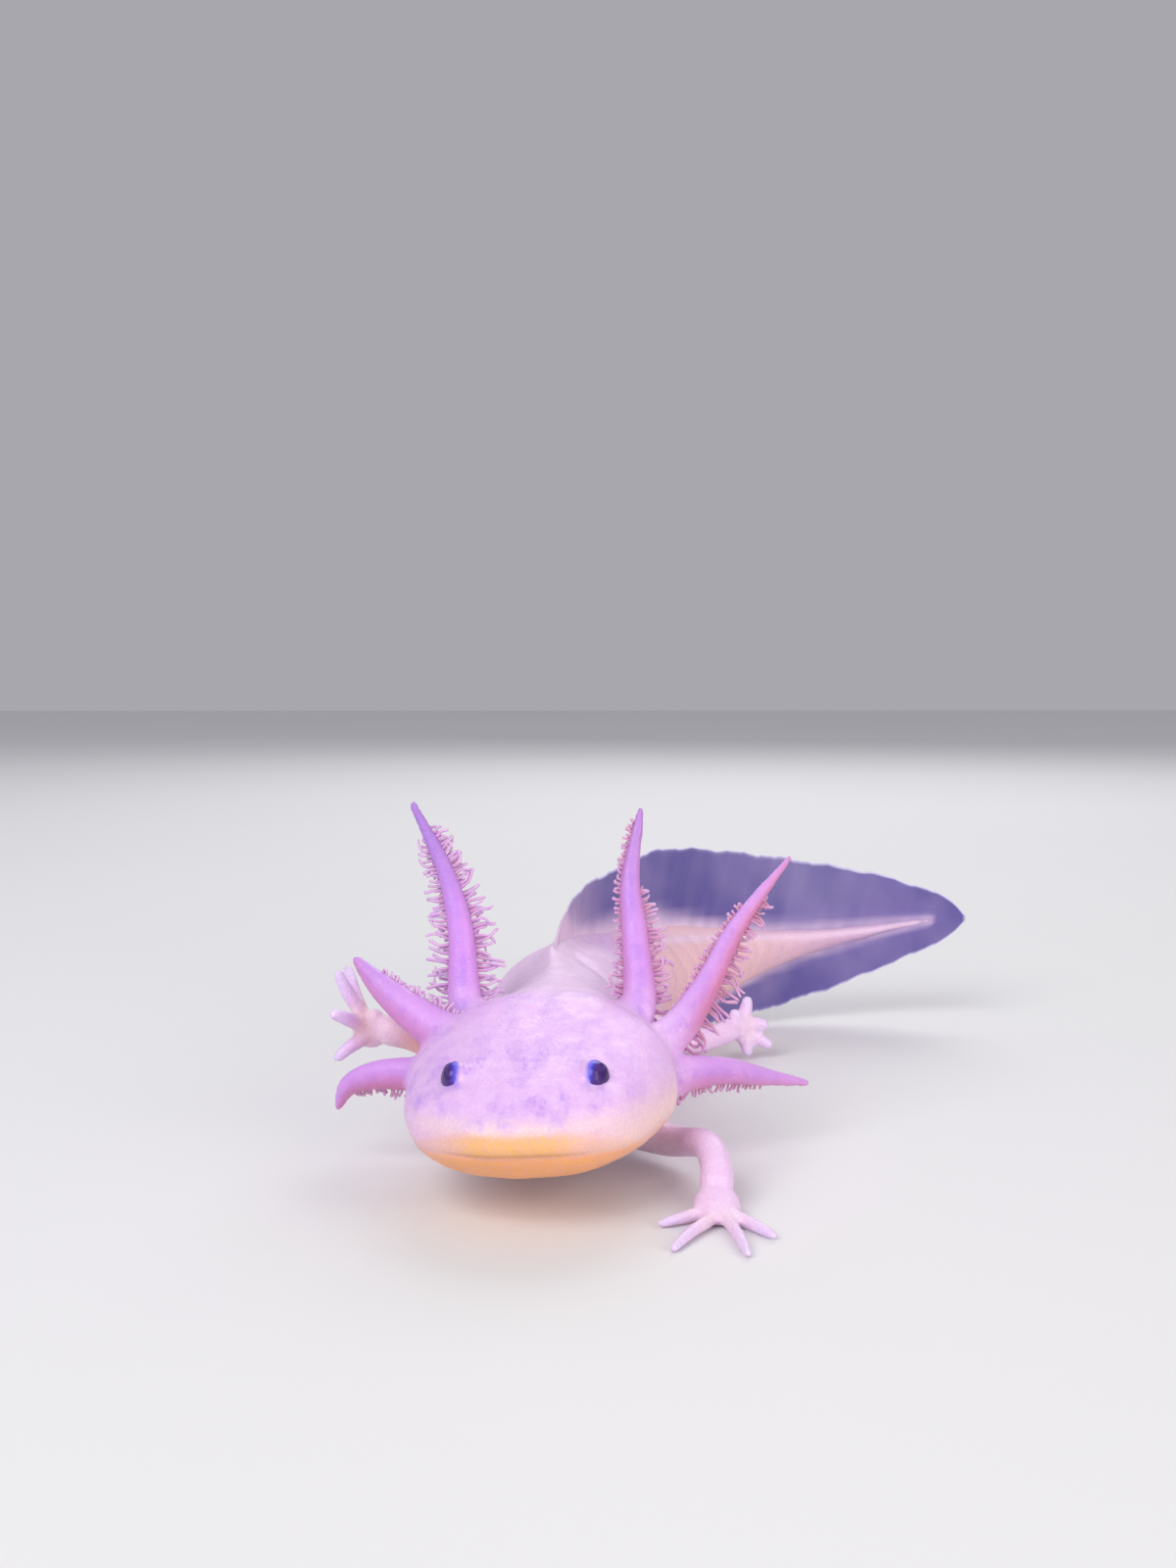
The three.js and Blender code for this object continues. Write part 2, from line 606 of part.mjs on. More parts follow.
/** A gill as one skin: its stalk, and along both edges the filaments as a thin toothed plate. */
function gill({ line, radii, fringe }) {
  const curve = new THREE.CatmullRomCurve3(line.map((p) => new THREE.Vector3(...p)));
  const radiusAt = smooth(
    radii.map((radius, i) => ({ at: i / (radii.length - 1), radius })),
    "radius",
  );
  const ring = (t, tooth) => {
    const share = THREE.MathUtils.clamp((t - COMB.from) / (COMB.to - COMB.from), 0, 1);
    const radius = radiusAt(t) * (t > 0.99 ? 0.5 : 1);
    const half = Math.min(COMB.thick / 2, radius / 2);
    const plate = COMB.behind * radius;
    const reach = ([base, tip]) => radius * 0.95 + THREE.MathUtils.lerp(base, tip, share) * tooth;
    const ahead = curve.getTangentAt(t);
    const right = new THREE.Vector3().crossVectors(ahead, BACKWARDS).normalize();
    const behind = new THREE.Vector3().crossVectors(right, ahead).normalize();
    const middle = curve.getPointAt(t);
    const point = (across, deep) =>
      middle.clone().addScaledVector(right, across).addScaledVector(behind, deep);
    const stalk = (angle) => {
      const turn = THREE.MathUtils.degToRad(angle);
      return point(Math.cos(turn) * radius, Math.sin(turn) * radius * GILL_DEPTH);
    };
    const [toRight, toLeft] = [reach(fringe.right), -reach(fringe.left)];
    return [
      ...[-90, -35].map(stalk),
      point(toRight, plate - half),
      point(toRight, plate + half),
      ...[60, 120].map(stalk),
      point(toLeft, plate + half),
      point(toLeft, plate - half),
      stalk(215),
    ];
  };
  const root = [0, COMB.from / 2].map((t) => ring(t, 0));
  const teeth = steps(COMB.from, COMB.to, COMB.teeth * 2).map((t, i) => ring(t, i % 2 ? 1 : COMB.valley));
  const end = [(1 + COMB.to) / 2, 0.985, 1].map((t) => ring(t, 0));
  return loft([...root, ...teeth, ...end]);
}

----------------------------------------

**Task:** Your task is to repeat every line exactly.

**The response:**
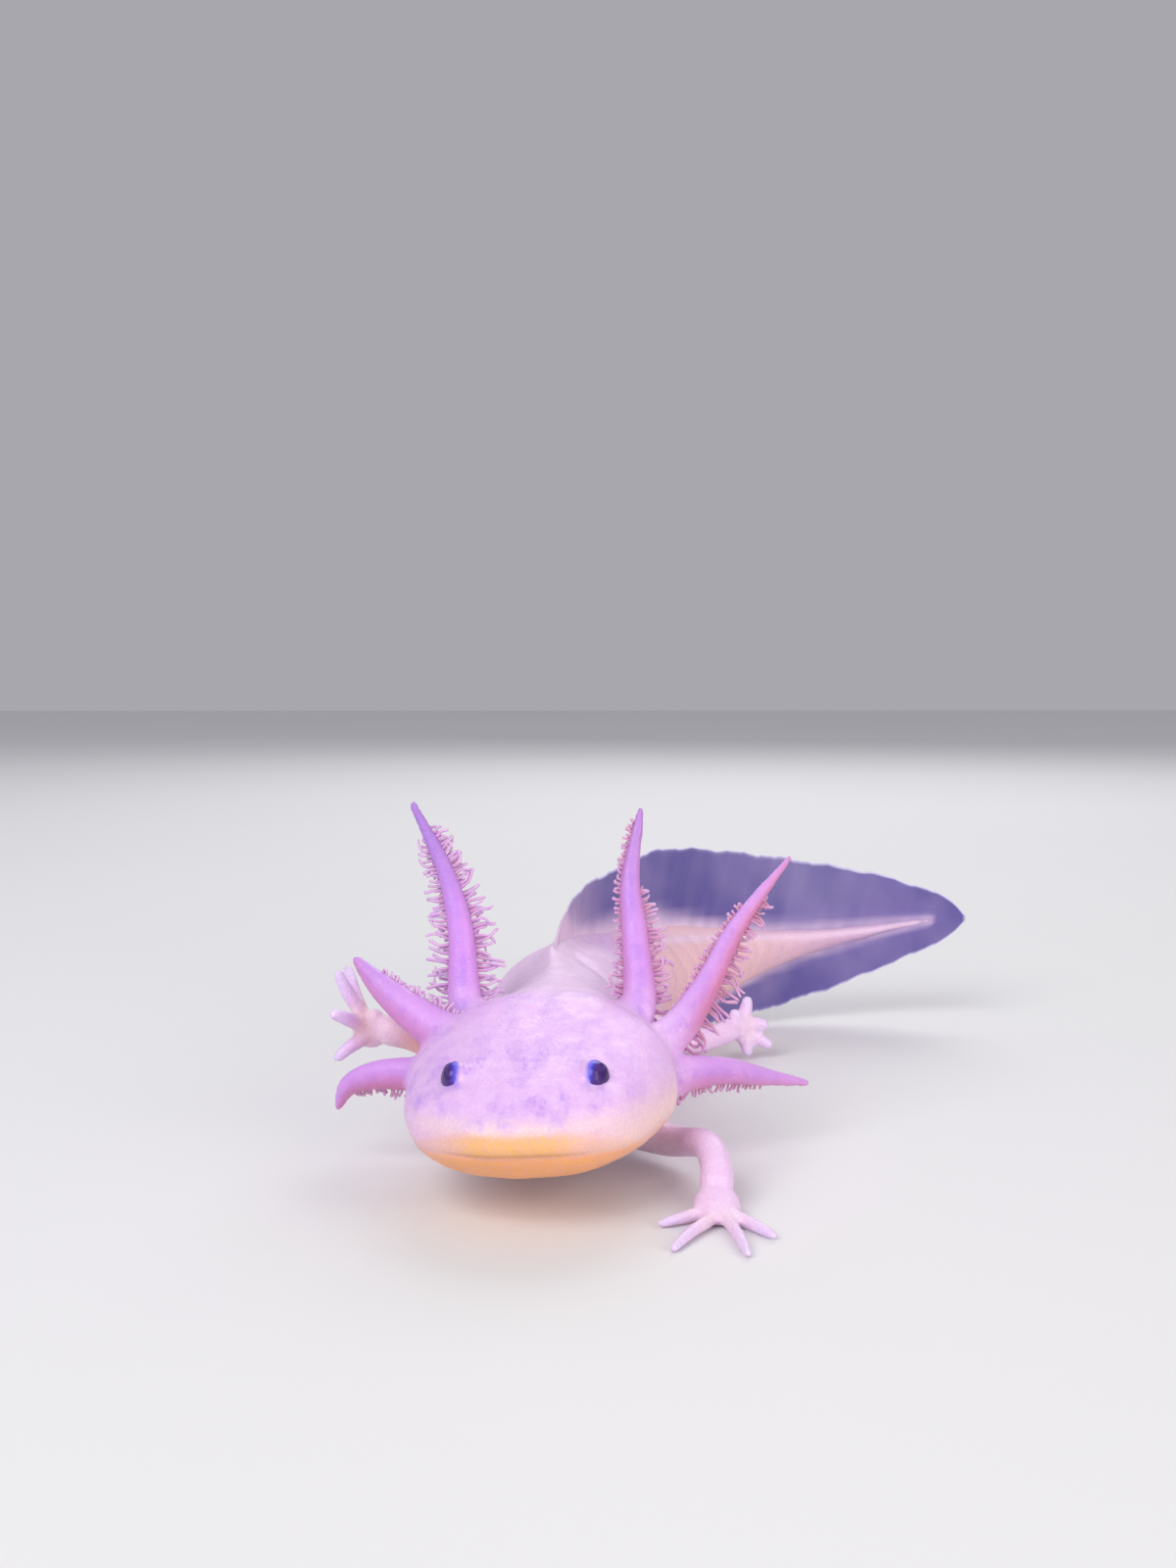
The three.js and Blender code for this object continues. Write part 2, from line 606 of part.mjs on. More parts follow.
/** A gill as one skin: its stalk, and along both edges the filaments as a thin toothed plate. */
function gill({ line, radii, fringe }) {
  const curve = new THREE.CatmullRomCurve3(line.map((p) => new THREE.Vector3(...p)));
  const radiusAt = smooth(
    radii.map((radius, i) => ({ at: i / (radii.length - 1), radius })),
    "radius",
  );
  const ring = (t, tooth) => {
    const share = THREE.MathUtils.clamp((t - COMB.from) / (COMB.to - COMB.from), 0, 1);
    const radius = radiusAt(t) * (t > 0.99 ? 0.5 : 1);
    const half = Math.min(COMB.thick / 2, radius / 2);
    const plate = COMB.behind * radius;
    const reach = ([base, tip]) => radius * 0.95 + THREE.MathUtils.lerp(base, tip, share) * tooth;
    const ahead = curve.getTangentAt(t);
    const right = new THREE.Vector3().crossVectors(ahead, BACKWARDS).normalize();
    const behind = new THREE.Vector3().crossVectors(right, ahead).normalize();
    const middle = curve.getPointAt(t);
    const point = (across, deep) =>
      middle.clone().addScaledVector(right, across).addScaledVector(behind, deep);
    const stalk = (angle) => {
      const turn = THREE.MathUtils.degToRad(angle);
      return point(Math.cos(turn) * radius, Math.sin(turn) * radius * GILL_DEPTH);
    };
    const [toRight, toLeft] = [reach(fringe.right), -reach(fringe.left)];
    return [
      ...[-90, -35].map(stalk),
      point(toRight, plate - half),
      point(toRight, plate + half),
      ...[60, 120].map(stalk),
      point(toLeft, plate + half),
      point(toLeft, plate - half),
      stalk(215),
    ];
  };
  const root = [0, COMB.from / 2].map((t) => ring(t, 0));
  const teeth = steps(COMB.from, COMB.to, COMB.teeth * 2).map((t, i) => ring(t, i % 2 ? 1 : COMB.valley));
  const end = [(1 + COMB.to) / 2, 0.985, 1].map((t) => ring(t, 0));
  return loft([...root, ...teeth, ...end]);
}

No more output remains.